### Aim of the exercise
Using the listing below, copy exactly the lines from the one containing "forearm(w, GAP)), PLUMAGE);" to the one containing "return thing", both lines included, and no others.

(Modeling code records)
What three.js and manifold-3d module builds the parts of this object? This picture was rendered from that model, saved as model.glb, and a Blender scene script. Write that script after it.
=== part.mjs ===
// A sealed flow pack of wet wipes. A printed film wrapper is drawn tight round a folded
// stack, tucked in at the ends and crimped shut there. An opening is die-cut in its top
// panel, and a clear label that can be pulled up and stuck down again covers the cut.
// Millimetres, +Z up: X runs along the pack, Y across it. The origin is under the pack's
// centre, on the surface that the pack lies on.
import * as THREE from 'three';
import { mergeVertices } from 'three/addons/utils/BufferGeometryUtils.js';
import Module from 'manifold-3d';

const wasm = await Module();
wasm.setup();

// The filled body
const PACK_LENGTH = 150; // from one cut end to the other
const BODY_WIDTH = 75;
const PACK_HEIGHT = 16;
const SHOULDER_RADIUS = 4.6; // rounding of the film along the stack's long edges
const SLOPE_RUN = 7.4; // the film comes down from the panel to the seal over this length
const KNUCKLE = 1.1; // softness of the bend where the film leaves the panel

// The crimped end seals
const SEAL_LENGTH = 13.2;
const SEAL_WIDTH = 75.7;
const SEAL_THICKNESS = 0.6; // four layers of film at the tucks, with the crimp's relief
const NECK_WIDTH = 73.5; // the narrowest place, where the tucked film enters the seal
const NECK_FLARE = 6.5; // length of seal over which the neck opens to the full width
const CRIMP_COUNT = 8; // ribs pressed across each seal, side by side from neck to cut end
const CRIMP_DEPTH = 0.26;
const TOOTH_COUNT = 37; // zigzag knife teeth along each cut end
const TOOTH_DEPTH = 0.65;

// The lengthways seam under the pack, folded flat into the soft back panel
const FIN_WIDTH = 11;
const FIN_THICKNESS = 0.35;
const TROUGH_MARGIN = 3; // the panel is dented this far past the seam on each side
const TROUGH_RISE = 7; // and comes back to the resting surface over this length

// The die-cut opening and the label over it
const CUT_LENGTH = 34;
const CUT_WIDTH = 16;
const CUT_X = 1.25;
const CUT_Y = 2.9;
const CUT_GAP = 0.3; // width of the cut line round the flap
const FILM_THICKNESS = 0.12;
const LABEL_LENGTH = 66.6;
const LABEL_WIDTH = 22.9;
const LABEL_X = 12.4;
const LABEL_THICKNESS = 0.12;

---

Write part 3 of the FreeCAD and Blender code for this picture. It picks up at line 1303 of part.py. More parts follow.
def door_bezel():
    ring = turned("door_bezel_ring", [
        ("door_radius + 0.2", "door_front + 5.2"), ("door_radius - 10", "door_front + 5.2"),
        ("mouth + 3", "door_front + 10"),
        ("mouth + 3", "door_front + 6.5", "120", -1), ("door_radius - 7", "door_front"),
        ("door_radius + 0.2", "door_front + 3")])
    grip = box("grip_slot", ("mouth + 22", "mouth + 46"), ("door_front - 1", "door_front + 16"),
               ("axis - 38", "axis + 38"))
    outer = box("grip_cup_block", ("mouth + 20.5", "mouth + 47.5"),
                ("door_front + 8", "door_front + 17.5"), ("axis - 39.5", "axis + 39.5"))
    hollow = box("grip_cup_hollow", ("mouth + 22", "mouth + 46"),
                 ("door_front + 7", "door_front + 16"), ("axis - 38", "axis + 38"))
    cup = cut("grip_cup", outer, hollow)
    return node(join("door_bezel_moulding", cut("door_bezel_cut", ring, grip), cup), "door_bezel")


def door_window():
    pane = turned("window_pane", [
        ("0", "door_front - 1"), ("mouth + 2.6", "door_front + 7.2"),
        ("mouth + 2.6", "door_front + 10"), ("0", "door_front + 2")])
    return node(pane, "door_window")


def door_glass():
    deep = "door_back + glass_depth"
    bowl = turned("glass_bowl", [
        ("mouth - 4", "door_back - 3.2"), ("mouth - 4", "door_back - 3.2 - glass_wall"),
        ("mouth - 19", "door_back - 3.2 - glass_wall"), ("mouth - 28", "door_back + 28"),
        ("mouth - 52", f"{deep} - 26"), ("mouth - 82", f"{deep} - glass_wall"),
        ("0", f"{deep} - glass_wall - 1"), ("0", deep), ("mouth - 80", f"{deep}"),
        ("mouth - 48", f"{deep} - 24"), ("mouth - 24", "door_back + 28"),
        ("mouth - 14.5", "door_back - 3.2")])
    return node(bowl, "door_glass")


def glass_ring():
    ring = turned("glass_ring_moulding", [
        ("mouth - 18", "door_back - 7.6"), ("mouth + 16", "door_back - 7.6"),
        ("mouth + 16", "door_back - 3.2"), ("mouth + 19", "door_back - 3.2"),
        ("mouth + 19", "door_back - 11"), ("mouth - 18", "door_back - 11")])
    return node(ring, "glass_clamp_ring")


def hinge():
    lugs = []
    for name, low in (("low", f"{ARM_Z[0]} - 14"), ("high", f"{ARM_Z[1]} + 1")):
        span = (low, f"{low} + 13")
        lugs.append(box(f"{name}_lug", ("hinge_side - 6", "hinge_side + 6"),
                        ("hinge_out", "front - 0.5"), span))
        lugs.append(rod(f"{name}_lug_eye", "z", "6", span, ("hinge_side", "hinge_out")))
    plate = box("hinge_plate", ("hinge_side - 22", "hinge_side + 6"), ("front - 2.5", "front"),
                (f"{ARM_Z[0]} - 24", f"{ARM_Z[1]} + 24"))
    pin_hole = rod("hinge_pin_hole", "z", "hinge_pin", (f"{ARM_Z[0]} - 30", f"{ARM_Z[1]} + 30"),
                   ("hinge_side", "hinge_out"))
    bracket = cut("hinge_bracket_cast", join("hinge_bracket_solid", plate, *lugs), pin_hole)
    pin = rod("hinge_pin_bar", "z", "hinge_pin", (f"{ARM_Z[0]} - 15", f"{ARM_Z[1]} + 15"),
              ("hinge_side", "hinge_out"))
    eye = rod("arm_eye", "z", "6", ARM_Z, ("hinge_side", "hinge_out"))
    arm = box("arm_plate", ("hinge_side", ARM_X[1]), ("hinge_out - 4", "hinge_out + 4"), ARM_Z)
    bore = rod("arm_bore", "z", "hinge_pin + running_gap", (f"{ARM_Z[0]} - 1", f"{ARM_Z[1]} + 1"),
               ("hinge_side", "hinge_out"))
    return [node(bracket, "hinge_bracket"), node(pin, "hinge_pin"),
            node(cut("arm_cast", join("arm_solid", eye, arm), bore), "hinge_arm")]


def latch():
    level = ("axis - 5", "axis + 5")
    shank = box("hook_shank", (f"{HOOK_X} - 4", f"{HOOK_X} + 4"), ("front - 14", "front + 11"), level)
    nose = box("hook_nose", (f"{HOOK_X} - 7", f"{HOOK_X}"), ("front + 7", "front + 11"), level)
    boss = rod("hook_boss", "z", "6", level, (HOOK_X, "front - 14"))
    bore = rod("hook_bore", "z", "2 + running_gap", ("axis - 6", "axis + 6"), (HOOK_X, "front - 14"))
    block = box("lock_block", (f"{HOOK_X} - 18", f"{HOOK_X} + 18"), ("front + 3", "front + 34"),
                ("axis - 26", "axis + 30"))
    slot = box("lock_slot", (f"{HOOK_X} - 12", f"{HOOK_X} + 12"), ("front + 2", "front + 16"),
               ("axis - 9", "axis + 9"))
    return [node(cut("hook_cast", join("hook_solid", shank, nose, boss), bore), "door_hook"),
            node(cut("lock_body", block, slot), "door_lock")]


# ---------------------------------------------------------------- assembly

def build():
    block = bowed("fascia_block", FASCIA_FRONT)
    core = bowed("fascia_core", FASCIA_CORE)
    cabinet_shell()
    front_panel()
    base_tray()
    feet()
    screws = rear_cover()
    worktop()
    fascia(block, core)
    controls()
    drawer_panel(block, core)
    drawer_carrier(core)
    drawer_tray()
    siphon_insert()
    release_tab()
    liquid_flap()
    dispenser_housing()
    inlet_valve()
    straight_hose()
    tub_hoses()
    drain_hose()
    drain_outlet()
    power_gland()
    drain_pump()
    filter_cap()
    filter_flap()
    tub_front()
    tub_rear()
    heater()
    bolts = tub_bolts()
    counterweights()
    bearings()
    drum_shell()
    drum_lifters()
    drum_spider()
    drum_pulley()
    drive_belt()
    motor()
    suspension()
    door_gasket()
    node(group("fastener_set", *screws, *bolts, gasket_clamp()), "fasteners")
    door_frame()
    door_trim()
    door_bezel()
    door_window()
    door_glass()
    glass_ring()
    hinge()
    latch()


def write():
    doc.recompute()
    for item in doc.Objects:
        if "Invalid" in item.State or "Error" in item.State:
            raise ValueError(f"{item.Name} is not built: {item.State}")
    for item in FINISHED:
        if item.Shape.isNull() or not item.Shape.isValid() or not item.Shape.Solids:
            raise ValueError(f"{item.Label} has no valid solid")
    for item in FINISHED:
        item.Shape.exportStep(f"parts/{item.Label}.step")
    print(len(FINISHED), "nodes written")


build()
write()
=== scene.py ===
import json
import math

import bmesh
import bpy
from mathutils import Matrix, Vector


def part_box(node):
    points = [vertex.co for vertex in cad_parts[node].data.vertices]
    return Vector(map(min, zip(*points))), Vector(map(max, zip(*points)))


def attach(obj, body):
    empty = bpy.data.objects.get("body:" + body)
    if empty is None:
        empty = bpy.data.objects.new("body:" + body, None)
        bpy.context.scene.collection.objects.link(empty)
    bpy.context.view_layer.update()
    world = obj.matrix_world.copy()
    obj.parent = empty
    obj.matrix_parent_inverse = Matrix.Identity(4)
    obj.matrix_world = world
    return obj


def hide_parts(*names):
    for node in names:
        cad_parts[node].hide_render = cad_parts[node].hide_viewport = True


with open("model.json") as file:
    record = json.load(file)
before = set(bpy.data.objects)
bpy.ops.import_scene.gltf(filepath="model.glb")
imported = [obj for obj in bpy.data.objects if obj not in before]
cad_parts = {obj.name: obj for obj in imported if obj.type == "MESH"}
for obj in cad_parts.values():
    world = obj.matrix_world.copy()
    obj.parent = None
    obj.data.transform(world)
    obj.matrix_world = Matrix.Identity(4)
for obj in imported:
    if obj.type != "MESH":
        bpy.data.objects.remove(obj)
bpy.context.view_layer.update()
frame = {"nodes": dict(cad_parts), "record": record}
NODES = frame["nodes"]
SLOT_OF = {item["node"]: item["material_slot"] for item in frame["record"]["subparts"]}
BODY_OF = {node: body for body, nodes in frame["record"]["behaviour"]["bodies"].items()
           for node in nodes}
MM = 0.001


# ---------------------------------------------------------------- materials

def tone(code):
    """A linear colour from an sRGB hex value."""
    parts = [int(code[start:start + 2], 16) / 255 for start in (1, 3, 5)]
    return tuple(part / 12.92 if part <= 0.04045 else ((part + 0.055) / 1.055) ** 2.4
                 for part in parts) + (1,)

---

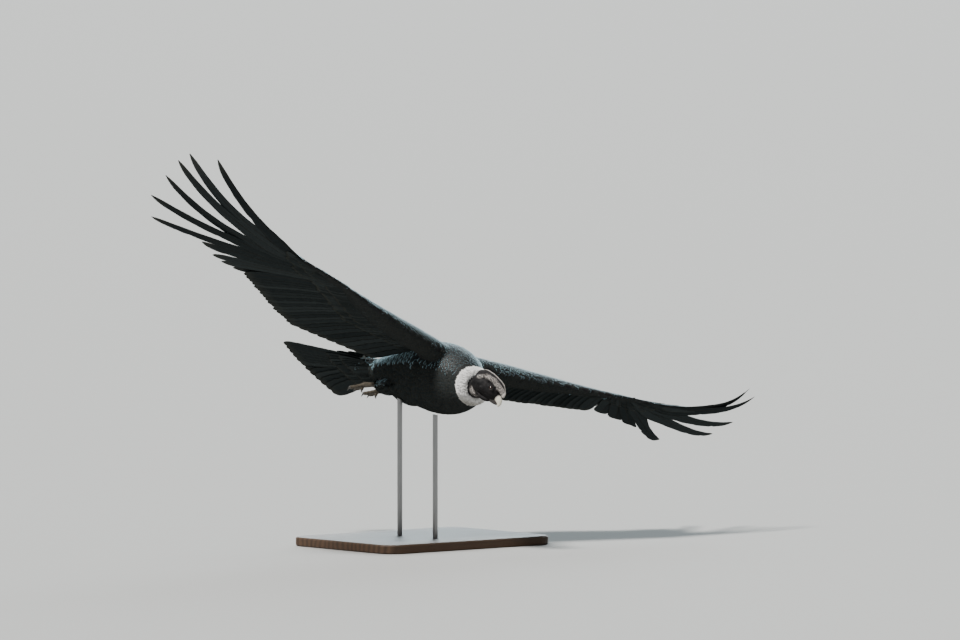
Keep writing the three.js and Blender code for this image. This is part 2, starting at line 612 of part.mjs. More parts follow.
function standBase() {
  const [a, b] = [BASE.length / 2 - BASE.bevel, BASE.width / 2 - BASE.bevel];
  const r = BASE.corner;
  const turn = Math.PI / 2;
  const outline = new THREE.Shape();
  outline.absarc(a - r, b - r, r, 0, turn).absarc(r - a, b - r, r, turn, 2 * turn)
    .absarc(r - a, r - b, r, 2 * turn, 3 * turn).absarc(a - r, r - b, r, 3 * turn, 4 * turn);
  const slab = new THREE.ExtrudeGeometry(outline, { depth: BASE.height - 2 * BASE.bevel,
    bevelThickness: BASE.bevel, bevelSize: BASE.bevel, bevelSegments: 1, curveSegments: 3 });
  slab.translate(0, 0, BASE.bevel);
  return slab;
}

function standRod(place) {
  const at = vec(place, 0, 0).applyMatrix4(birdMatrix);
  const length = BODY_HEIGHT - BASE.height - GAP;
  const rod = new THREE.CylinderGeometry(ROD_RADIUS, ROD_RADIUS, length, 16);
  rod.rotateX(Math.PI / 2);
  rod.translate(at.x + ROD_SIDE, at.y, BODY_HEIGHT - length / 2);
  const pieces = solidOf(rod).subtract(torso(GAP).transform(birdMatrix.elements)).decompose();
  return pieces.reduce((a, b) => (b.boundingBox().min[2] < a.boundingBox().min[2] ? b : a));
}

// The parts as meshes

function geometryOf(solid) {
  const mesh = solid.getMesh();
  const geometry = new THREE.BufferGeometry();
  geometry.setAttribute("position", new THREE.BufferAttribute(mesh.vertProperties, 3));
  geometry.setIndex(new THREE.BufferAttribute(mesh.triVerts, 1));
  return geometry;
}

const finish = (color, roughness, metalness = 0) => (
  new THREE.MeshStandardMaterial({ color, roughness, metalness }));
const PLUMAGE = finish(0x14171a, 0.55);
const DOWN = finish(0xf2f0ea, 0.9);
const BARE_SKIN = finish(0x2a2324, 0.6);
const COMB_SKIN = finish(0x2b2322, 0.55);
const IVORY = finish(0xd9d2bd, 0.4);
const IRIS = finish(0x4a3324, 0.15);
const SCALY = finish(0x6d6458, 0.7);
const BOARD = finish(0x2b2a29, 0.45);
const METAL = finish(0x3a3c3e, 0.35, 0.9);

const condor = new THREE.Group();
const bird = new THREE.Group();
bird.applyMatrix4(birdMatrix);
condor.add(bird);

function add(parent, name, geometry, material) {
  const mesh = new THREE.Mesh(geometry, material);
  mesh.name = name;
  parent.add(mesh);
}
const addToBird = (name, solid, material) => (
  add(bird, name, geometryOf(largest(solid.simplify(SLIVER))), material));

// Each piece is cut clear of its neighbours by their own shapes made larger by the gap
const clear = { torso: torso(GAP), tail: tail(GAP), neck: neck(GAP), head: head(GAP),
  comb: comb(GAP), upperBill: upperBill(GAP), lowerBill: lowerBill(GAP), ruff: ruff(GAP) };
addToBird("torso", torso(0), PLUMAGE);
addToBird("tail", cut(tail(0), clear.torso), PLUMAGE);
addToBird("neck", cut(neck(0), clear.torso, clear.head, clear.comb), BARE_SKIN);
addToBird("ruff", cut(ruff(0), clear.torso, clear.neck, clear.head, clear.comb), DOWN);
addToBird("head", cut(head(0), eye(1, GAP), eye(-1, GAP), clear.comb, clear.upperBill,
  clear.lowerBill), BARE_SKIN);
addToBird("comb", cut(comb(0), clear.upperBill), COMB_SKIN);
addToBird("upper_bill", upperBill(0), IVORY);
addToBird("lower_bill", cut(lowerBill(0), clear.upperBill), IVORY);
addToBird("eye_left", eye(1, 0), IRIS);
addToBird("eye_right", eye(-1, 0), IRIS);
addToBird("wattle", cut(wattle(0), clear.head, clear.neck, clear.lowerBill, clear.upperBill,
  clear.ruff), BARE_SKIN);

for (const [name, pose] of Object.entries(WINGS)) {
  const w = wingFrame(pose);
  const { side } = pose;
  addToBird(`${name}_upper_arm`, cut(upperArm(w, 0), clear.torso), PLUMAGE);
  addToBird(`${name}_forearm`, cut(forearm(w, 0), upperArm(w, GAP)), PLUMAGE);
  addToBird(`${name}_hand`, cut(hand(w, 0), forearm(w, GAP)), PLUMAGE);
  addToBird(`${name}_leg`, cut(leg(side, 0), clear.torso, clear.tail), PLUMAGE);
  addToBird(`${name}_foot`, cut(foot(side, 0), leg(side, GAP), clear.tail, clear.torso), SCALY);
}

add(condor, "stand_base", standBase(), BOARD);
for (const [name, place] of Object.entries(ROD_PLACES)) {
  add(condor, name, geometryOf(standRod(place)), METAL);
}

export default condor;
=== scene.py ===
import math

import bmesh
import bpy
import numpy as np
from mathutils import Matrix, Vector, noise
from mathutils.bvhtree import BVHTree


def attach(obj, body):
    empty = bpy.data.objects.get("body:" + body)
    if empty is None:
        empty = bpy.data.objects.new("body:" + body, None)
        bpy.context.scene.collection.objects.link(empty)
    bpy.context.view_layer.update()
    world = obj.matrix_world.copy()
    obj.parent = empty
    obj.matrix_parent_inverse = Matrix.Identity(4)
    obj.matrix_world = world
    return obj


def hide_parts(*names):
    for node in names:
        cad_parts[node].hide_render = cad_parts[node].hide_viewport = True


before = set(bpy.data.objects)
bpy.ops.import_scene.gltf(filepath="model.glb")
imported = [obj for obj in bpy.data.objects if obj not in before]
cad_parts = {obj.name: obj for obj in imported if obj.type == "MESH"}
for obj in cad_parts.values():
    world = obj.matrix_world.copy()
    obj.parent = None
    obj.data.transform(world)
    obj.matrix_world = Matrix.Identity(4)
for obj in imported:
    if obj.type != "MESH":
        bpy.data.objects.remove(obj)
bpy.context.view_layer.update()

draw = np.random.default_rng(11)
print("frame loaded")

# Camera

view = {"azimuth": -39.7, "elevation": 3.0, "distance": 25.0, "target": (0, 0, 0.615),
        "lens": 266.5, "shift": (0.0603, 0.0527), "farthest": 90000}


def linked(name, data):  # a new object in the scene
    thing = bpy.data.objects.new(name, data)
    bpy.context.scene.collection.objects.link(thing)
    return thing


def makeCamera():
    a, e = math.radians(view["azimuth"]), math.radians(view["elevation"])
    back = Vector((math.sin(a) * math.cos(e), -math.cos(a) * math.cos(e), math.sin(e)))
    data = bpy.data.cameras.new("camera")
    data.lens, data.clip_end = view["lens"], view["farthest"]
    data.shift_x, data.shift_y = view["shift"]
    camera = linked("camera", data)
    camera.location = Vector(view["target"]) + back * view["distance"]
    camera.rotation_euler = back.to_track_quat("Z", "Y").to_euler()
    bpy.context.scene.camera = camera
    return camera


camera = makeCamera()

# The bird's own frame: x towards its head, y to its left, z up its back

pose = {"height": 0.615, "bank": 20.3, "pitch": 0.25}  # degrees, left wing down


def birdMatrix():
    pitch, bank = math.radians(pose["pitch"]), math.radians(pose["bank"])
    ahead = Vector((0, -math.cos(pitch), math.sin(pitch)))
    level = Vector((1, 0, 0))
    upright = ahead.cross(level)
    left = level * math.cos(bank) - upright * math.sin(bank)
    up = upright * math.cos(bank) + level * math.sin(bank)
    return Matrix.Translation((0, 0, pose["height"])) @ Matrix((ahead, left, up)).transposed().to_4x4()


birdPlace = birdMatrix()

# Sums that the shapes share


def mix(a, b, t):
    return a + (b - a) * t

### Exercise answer
  addToBird(`${name}_hand`, cut(hand(w, 0), forearm(w, GAP)), PLUMAGE);
  addToBird(`${name}_leg`, cut(leg(side, 0), clear.torso, clear.tail), PLUMAGE);
  addToBird(`${name}_foot`, cut(foot(side, 0), leg(side, GAP), clear.tail, clear.torso), SCALY);
}

add(condor, "stand_base", standBase(), BOARD);
for (const [name, place] of Object.entries(ROD_PLACES)) {
  add(condor, name, geometryOf(standRod(place)), METAL);
}

export default condor;
=== scene.py ===
import math

import bmesh
import bpy
import numpy as np
from mathutils import Matrix, Vector, noise
from mathutils.bvhtree import BVHTree


def attach(obj, body):
    empty = bpy.data.objects.get("body:" + body)
    if empty is None:
        empty = bpy.data.objects.new("body:" + body, None)
        bpy.context.scene.collection.objects.link(empty)
    bpy.context.view_layer.update()
    world = obj.matrix_world.copy()
    obj.parent = empty
    obj.matrix_parent_inverse = Matrix.Identity(4)
    obj.matrix_world = world
    return obj


def hide_parts(*names):
    for node in names:
        cad_parts[node].hide_render = cad_parts[node].hide_viewport = True


before = set(bpy.data.objects)
bpy.ops.import_scene.gltf(filepath="model.glb")
imported = [obj for obj in bpy.data.objects if obj not in before]
cad_parts = {obj.name: obj for obj in imported if obj.type == "MESH"}
for obj in cad_parts.values():
    world = obj.matrix_world.copy()
    obj.parent = None
    obj.data.transform(world)
    obj.matrix_world = Matrix.Identity(4)
for obj in imported:
    if obj.type != "MESH":
        bpy.data.objects.remove(obj)
bpy.context.view_layer.update()

draw = np.random.default_rng(11)
print("frame loaded")

# Camera

view = {"azimuth": -39.7, "elevation": 3.0, "distance": 25.0, "target": (0, 0, 0.615),
        "lens": 266.5, "shift": (0.0603, 0.0527), "farthest": 90000}


def linked(name, data):  # a new object in the scene
    thing = bpy.data.objects.new(name, data)
    bpy.context.scene.collection.objects.link(thing)
    return thing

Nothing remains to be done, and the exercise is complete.